WHAT YOU ARE ASKED TO DO: Repeat the listing in full, exactly as it stands.

STORED DATA:
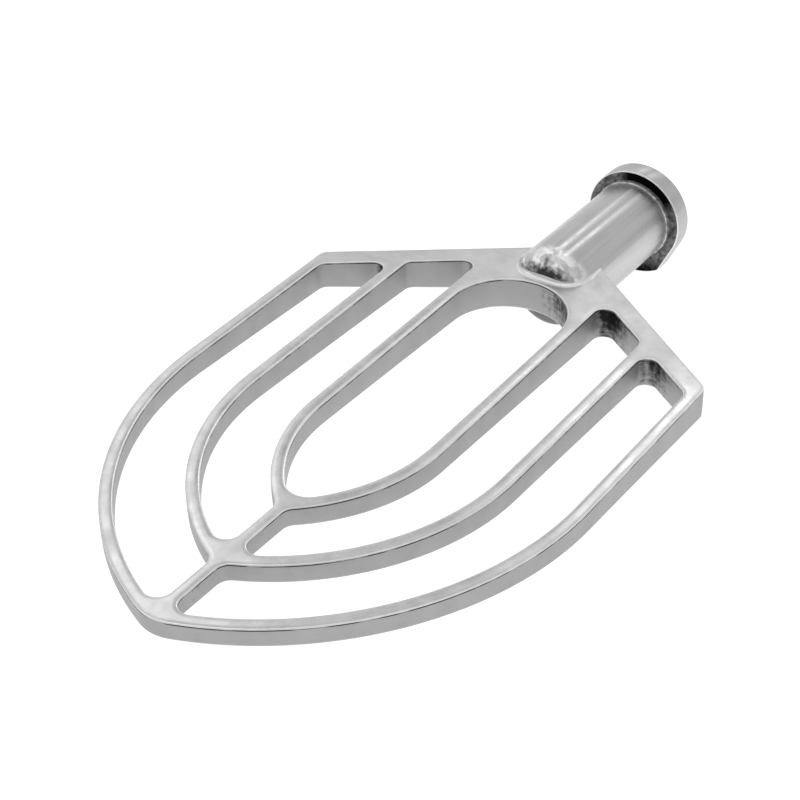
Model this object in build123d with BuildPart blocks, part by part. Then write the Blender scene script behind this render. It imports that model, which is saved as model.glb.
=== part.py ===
"""Flat beater for a bench planetary mixer.

The blade lies flat: +Z is square to the blade, +Y is the drive axis and points out of the shank's mouth,
and +X is across the blade. The origin is the centre of the shank's mouth. Millimetres.
"""

from build123d import *
from math import acos, cos, degrees, radians, sqrt, tan
import os

os.makedirs("parts", exist_ok=True)

# ---- driving dimensions --------------------------------------------------------------------------

# blade, seen from above
blade_half_width = 100.0
bar_width = 5.8
middle_loop_half_width = 66.9
inner_loop_half_width = 32.8
arc_start_y = -220.0  # below this the straight sides of all three loops curve in to their tips
outer_loop_radius = 145.4  # radii are those of each loop's outer edge
middle_loop_radius = 109.9
inner_loop_radius = 78.9
spine_width = 5.2

# shoulders and hub plate
shoulder_slope = 34.0  # degrees
shoulder_apex_y = -58.7  # where the two shoulder edges would meet on the drive axis
shoulder_bar_width = 10.0
arch_centre_y = -123.5

# corner radii in plan
tip_radius = 20.0
inner_tip_radius = 10.0
shoulder_corner_radius = 6.0
pocket_root_radius = 5.0
spine_root_radius = 6.0

# blade, seen from the side: half thickness grows from the tip to the hub along a long arc
tip_y = -358.0
tip_half_thickness = 4.3
side_arc_radius = 9712.0

# shank, collar and bush
shank_radius = 19.4
nose_y = -92.5
nose_round = 10.0
bush_seat_radius = 15.0
bush_seat_depth = 62.0
bush_bore_radius = 12.8
bush_length = 60.0
collar_radius = 24.5
collar_length = 10.0
lobe_radius = 29.0
lobe_half_angle = 31.0  # degrees either side of straight down
lobe_corner_radius = 3.0

# bayonet path of the mixer shaft's cross pin
slot_width = 9.0
slot_outer_radius = 22.5
slot_depth = 24.0
slot_turn = 60.0  # degrees

# bead round the nose
bead_width = 3.0
bead_height = 2.4

# how far the cuts between the blade's nodes stand off each loop, clear of the corner radii
joint_margin = 7.0

same_place = 0.01  # two coordinates closer than this are the same

# ---- worked out from the driving dimensions ------------------------------------------------------

slope = tan(radians(shoulder_slope))
pocket_apex_y = shoulder_apex_y - shoulder_bar_width / cos(radians(shoulder_slope))
arch_radius = inner_loop_half_width - bar_width
spine_half = spine_width / 2
reach = 2 * blade_half_width  # longer than anything it has to cut across
side_stations = (tip_y - reach, tip_y, shoulder_apex_y)  # where the long side arc is fixed


def half_thickness(y):
    """Half thickness of the blade at y."""
    return tip_half_thickness + (y - tip_y) ** 2 / (2 * side_arc_radius)


def edge_y(half_width, radius, x):
    """Height at which a loop edge's arc passes x."""
    return arc_start_y - sqrt(radius**2 - (x + radius - half_width) ** 2)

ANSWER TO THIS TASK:
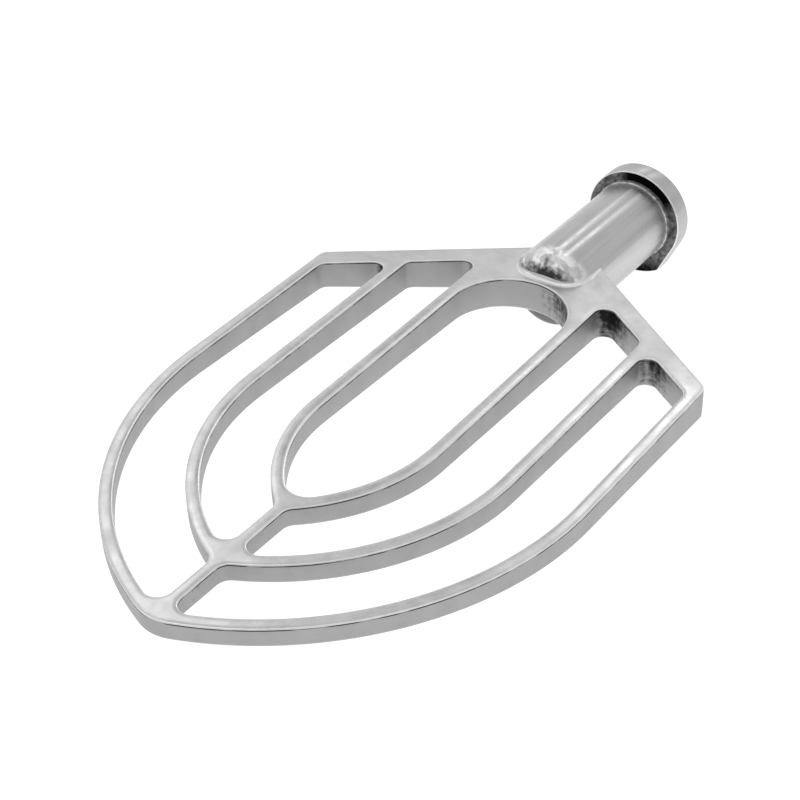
Model this object in build123d with BuildPart blocks, part by part. Then write the Blender scene script behind this render. It imports that model, which is saved as model.glb.
=== part.py ===
"""Flat beater for a bench planetary mixer.

The blade lies flat: +Z is square to the blade, +Y is the drive axis and points out of the shank's mouth,
and +X is across the blade. The origin is the centre of the shank's mouth. Millimetres.
"""

from build123d import *
from math import acos, cos, degrees, radians, sqrt, tan
import os

os.makedirs("parts", exist_ok=True)

# ---- driving dimensions --------------------------------------------------------------------------

# blade, seen from above
blade_half_width = 100.0
bar_width = 5.8
middle_loop_half_width = 66.9
inner_loop_half_width = 32.8
arc_start_y = -220.0  # below this the straight sides of all three loops curve in to their tips
outer_loop_radius = 145.4  # radii are those of each loop's outer edge
middle_loop_radius = 109.9
inner_loop_radius = 78.9
spine_width = 5.2

# shoulders and hub plate
shoulder_slope = 34.0  # degrees
shoulder_apex_y = -58.7  # where the two shoulder edges would meet on the drive axis
shoulder_bar_width = 10.0
arch_centre_y = -123.5

# corner radii in plan
tip_radius = 20.0
inner_tip_radius = 10.0
shoulder_corner_radius = 6.0
pocket_root_radius = 5.0
spine_root_radius = 6.0

# blade, seen from the side: half thickness grows from the tip to the hub along a long arc
tip_y = -358.0
tip_half_thickness = 4.3
side_arc_radius = 9712.0

# shank, collar and bush
shank_radius = 19.4
nose_y = -92.5
nose_round = 10.0
bush_seat_radius = 15.0
bush_seat_depth = 62.0
bush_bore_radius = 12.8
bush_length = 60.0
collar_radius = 24.5
collar_length = 10.0
lobe_radius = 29.0
lobe_half_angle = 31.0  # degrees either side of straight down
lobe_corner_radius = 3.0

# bayonet path of the mixer shaft's cross pin
slot_width = 9.0
slot_outer_radius = 22.5
slot_depth = 24.0
slot_turn = 60.0  # degrees

# bead round the nose
bead_width = 3.0
bead_height = 2.4

# how far the cuts between the blade's nodes stand off each loop, clear of the corner radii
joint_margin = 7.0

same_place = 0.01  # two coordinates closer than this are the same

# ---- worked out from the driving dimensions ------------------------------------------------------

slope = tan(radians(shoulder_slope))
pocket_apex_y = shoulder_apex_y - shoulder_bar_width / cos(radians(shoulder_slope))
arch_radius = inner_loop_half_width - bar_width
spine_half = spine_width / 2
reach = 2 * blade_half_width  # longer than anything it has to cut across
side_stations = (tip_y - reach, tip_y, shoulder_apex_y)  # where the long side arc is fixed


def half_thickness(y):
    """Half thickness of the blade at y."""
    return tip_half_thickness + (y - tip_y) ** 2 / (2 * side_arc_radius)


def edge_y(half_width, radius, x):
    """Height at which a loop edge's arc passes x."""
    return arc_start_y - sqrt(radius**2 - (x + radius - half_width) ** 2)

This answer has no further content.